Date of Award
Summer 2004
Document Type
Dissertation - Restricted
Degree Name
Doctor of Philosophy (PhD)
Department
Philosophy
First Advisor
Peressini, Anthony
Second Advisor
Prendergast, Thomas
Third Advisor
Wreen, Michael
Abstract
Conceivability arguments play an important role in philosophy and especially in the mind/body debate. Although Descartes provides us with one of the best known conceivability arguments for dualism, conceivability arguments are in no way limited to historical positions. Conceivability has had a prominent role in contemporary philosophy of mind, primarily as evidence against materialism. In this dissertation I analyze these arguments and argue they are ultimately unsuccessful. My dissertation is divided into four main sections. In the first, I look at Descartes' historical version of the conceivability argument.
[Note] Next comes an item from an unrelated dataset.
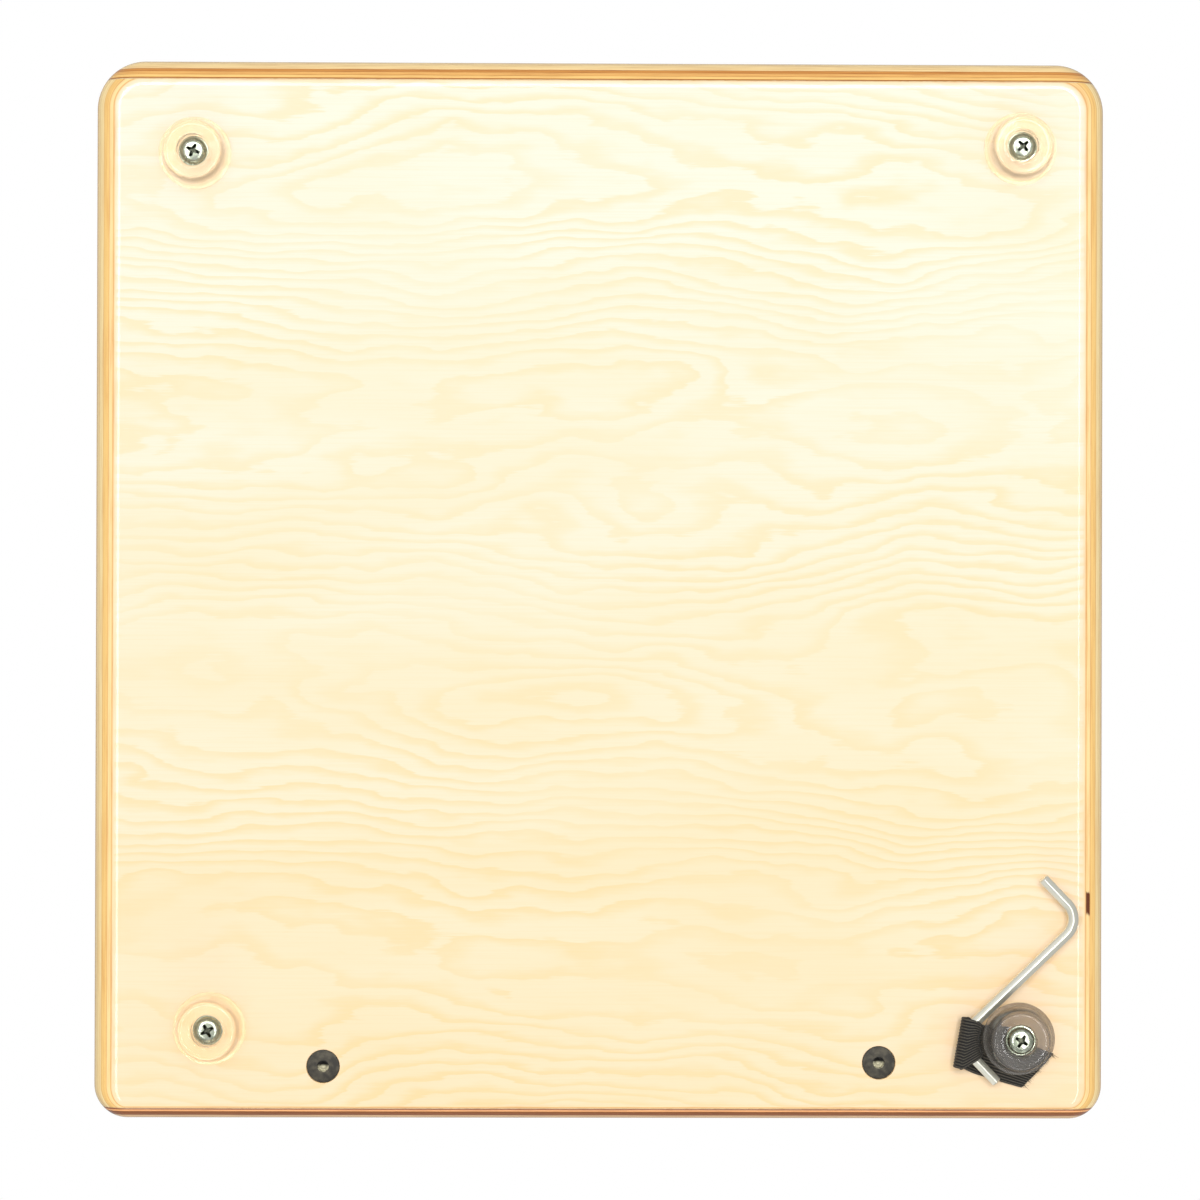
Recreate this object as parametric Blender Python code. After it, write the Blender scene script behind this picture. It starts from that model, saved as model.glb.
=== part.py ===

In the second, I analyze a contemporary version of the conceivability argument, namely Frank Jackson's knowledge argument and Thomas Nagel's discussion of the subjective nature of our experience of mind. I argue that these are unable to legitimize a move between conceivability to possibility. In the third section, I focus on David Chalmers' version of the conceivability argument, the zombie argument. Here I suggest that Chalmers' argument also depends on a supposed but unsupported link between our epistemological ability and a thing's ontological status. In the final section, I consider possible reasons for drawing a connection between conceivability and possibility and conclude that none of these are sufficient. Although Descartes attempts to fill in the steps between a person's ability to conceive of something and that something's possibility, he is unable to show that the connection between conceivability and possibility is strong enough to support his conclusion. Descartes, however, at least understands that he cannot simply assume the truth of this connection without first attempting to provide support for it. Because the contemporary philosophers in question do not attempt to legitimize their claim to a connection between conceivability and possibility, their versions of the conceivability argument are even more problematic. And, as I show in the fourth chapter, a general proof of the legitimacy of drawing metaphysical conclusions from something's epistemological status has yet to be given. Consequently, I conclude that the attempt to reject materialist accounts of consciousness on the basis of conceivability arguments is unsuccessful and ought to be abandoned.